Auf die Aktionswoche reagierte Tesla mit einer Lohn­erhöhung. Anfang November verkündete Tesla-Chef Elon Musk persönlich eine Lohnerhöhung um 4 Prozent für alle Mitarbeitenden. Auch sollte es eine Sonderzahlung von 1.500 Euro im Dezember geben. Ab Februar sollen die Jahresgehälter der Mitarbeitenden in der Produktion zudem um 2.500 Euro steigen.

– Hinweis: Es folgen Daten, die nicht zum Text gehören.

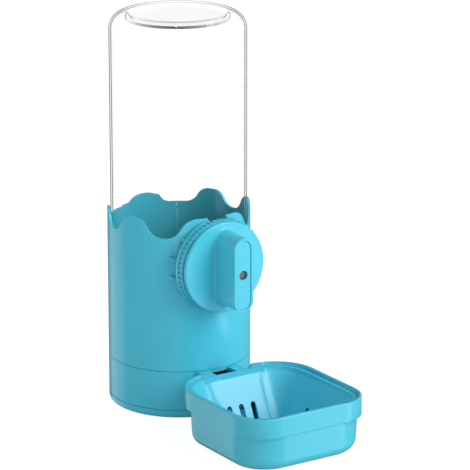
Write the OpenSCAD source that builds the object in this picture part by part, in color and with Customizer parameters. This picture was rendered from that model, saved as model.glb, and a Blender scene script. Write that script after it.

Kein Tarif: Das Unternehmen verweist auf geldwerte Vorteile für die Mitarbeitenden

„Einseitige Ankündigungen von Lohnerhöhungen durch eine Firmenleitung ersetzen keinen Tarifvertrag, der auf Augenhöhe verhandelt wird und in dem weit mehr geregelt ist“, kommentierte IG Metall-Bezirksleiter Dirk Schulze im November. „Denn die Tesla-Beschäftigten bewegt weit mehr als die Höhe ihrer Löhne. Sie erwarten zu Recht, dass das Unternehmen endlich die Arbeitsbedingungen verbessert und die Sicherheit und den Schutz ihrer Gesundheit an die erste Stelle setzt.“

Laut IG Metall beklagen sich zahlreiche Tesla-Beschäftigte über schlechte Arbeitsbedingungen und eine extreme Arbeitsbelastung. Man müsse den Druck aushalten können, der von oben gemacht werde, heißt es bei der Arbeitgeber-Vergleichsplattform Kununu: „Wer immer schön Ja und Amen sagt, rutscht gut durch.“

Zudem spricht man von schweren Mängeln beim Gesundheitsschutz und bei der Arbeitssicherheit. Im Herbst berichtete der Stern, Tesla habe allein zwischen Juni und September 2022 mindestens 190 Arbeitsunfälle gemeldet, also fast einen pro Tag. Im ersten Produktionsjahr soll demnach 247 Mal ein Rettungswagen oder Hubschrauber in die Fabrik in Grünheide gerufen worden sein. Auf die Mitarbeiterzahl umgerechnet wären das dreimal so viele Notfälle wie zum Beispiel im Audi-Werk in Ingolstadt. Neuere Zahlen liegen nicht vor.